Den Angehörigen muss das Recht auf Körperkontakt mit Herrn Öcalan
gewährt werden, wie es nach der geltenden Regelung für politische
Gefangene einmal im Monat üblich ist.
Keine
Behinderung der Verteidigung
Bei den Verteidigergesprächen müssen umgehend die rechtlich
abgesicherten Bedingungen der Vertraulichkeit hergestellt werden. Gespräche
dürfen weder überwacht noch abgehört werden. Die von den
Verteidigern mitgeführten Dokumente bzw. Notizen dürfen nicht
vom Gefängnispersonal konfisziert werden, wie es zur Zeit routinemäßig
geschieht.
Aufhebung
der permanenten Videoüberwachung
Herr Öcalan wird ununterbrochen visuell überwacht, sowohl über
ein Kamerasystem als auch durch die Wachen. Diese Maßnahme verstößt
gegen die Menschenwürde und muss sofort aufgehoben werden.
Zugang
zu Publikationen und Medien
Herr Öcalan muss wie alle anderen Gefangenen in der Türkei auch
das Recht auf Empfang jeglicher nicht verbotener Publikationen bekommen.

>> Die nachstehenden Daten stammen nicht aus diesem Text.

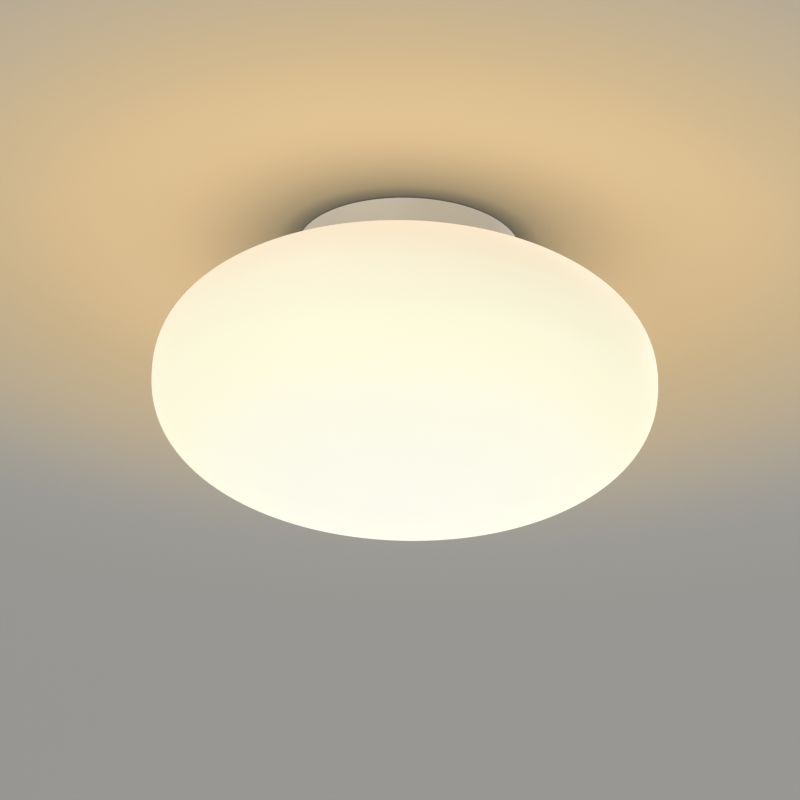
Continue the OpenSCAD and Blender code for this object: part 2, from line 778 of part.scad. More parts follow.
// Centre contact of the bulb
module bulb_contact() color(zinc) at_bulb() turned([
    [0, -thread_start - 1], [rivet_r, -thread_start - 1], [rivet_r, -eyelet_h], [eyelet_r, -eyelet_h],
    [eyelet_r, -0.5], [eyelet_r - 0.8, 0], [0, 0]
]);

// Insulator between the contact and the threaded cap
module bulb_insulator() color(black_moulding) at_bulb() turned([
    [rivet_r + snug, -thread_start - plug_l], [stem_r, -thread_start - plug_l],
    [stem_r, -thread_start], [cap_bore_r + 0.3, -thread_start],
    [eyelet_r + 1, -eyelet_h], [rivet_r + snug, -eyelet_h]
]);

// Threaded metal cap of the bulb
module bulb_cap() color(zinc) at_bulb() {
    mean_r = bulb_thread_d / 2;
    thread = slices(thread_end, -thread_start);
    closed_skin([
        for (i = [0:thread_sides - 1])
            let (a = i * 360 / thread_sides)
            [
                for (p = concat(
                    [[cap_bore_r, -thread_start], [cap_bore_r, cap_end], [mean_r + 0.5, cap_end]],
                    [[mean_r + 0.5, thread_end - 0.5]],
                    [for (z = thread) [wave_r(mean_r, z + bulb_z, a), z]]
                )) [p[0] * cos(a), p[0] * sin(a), p[1]]
            ]
    ]);
}

// Moulded housing between the cap and the dome
module bulb_housing() color(white_moulding) at_bulb() turned([
    [stem_r - housing_wall, cap_end + stem_l], [stem_r, cap_end + stem_l], [stem_r, cap_end - snug],
    [stem_r + collar_w, cap_end - snug], [stem_r + collar_w + 1.2, cap_end - collar_l],
    [housing_r - 3, housing_end + skirt_l], [housing_r, housing_end + 2], [housing_r, housing_end],
    [housing_r - housing_wall, housing_end], [housing_r - housing_wall, board_z + board_t],
    [board_r - 2, board_z + board_t], [housing_r - 5.5, housing_end + skirt_l],
    [stem_r + 1, cap_end - collar_l], [stem_r - housing_wall, cap_end]
]);

// Driver circuit inside the housing
module bulb_driver() color("darkgreen") at_bulb() {
    driver_w = 2 * (cap_bore_r - driver_side_gap);
    driver_z = board_z + board_t;
    face_y = driver_t / 2 - 0.1;
    translate([-driver_w / 2, -driver_t / 2, driver_z])
        cube([driver_w, driver_t, cap_end + driver_reach - driver_z]);
    translate([capacitor_r / 2, -face_y, driver_z + capacitor_z])
        rotate([90, 0, 0]) cylinder(r = capacitor_r, h = capacitor_l);
    translate([-choke_w, face_y, driver_z + choke_z]) cube([choke_w, choke_t, choke_h]);
    translate([-rectifier_w * 0.6, face_y, driver_z + rectifier_z])
        cube([rectifier_w, rectifier_t, rectifier_h]);
}

// Metal-core board that carries the chips
module led_board() color("whitesmoke") at_bulb()
    translate([0, 0, board_z]) cylinder(r = board_r, h = board_t - snug);

// Light-emitting chips on the lower face of the board
module led_chips() color("khaki") at_bulb() around(chip_count, chip_ring_r)
    translate([-chip_size / 2, -chip_size / 2, board_z - chip_t]) cube([chip_size, chip_size, chip_t]);

// Opal dome of the bulb
module bulb_dome() color(opal_glass) at_bulb() {
    rim_z = housing_end - snug;
    rim_r = housing_r;
    rise = rim_z - dome_mid;
    turned(concat(
        [[rim_r, rim_z], [(rim_r + dome_r) / 2 + 0.3, rim_z - rise / 2]],
        [for (t = [0:6:90]) dome_point(t, 0)],
        [for (t = [90:-6:0]) dome_point(t, dome_t)],
        [[(rim_r + dome_r) / 2 + 0.3 - dome_t, rim_z - rise / 2], [rim_r - housing_wall, rim_z]]
    ));
}

mounting_plate();
cable_grommet();
canopy_posts();
terminal_block();
terminal_sleeves();
terminal_screws();
earth_screw();
earth_tag();
canopy();
canopy_screws();
gallery_cup();
gallery_screws();
nipple();
lock_washer();
nipple_nut();
holder_cap();
holder_insert();
holder_screws();
holder_sleeve();
screw_shell();
centre_contact();
lead_live();
lead_neutral();
lead_earth();
shade_gasket();
glass_shade();
bulb_contact();
bulb_insulator();
bulb_cap();
bulb_housing();
bulb_driver();
led_board();
led_chips();
bulb_dome();
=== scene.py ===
"""Looks of a flush ceiling light: an opal glass shade that screws up into a shallow canopy.

Everything is in metres in the part's own frame, where the ceiling is z = 0 and the light hangs
below it. Each sub-assembly is a class that works out its surfaces with numpy, gives them their
finish and hands them to the frame.
"""

import logging
import math
from collections.abc import Callable, Sequence
from dataclasses import dataclass, field
from enum import Enum

import bmesh
import bpy
import numpy as np
from mathutils import Matrix, Vector
from mathutils.geometry import tessellate_polygon


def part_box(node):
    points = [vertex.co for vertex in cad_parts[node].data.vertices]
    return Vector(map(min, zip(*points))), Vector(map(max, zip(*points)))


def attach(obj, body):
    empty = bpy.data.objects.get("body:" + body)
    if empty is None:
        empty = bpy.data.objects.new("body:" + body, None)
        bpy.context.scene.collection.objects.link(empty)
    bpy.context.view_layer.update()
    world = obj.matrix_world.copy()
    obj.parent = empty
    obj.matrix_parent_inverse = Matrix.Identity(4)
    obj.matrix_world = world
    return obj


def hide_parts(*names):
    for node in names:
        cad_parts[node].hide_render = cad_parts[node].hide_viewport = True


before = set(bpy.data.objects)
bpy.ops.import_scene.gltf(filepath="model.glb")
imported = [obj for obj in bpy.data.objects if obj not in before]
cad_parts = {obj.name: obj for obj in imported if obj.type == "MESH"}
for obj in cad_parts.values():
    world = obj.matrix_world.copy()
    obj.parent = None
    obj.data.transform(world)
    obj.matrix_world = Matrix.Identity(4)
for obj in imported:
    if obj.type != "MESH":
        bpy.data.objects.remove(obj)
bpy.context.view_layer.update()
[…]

Im Ist-Zustand bekommt er lediglich eine stark eingegrenzte Auswahl an
veralteter Tagespresse und drei Bücher zu einem gegebenen Zeitpunkt.
Ebenso muss den Empfehlungen des Komitees zur Folterprävention (CPT)
entsprechend ein Fernsehgerät und ein Radio mit mehr als einem Kanal
zugelassen werden.
Hofgang
und Sport
Herr Öcalan muss, wie ebenfalls im CPT-Bericht empfohlen, die Möglichkeit
zu uneingeschränktem Hofgang und sportlichen Aktivitäten bekommen.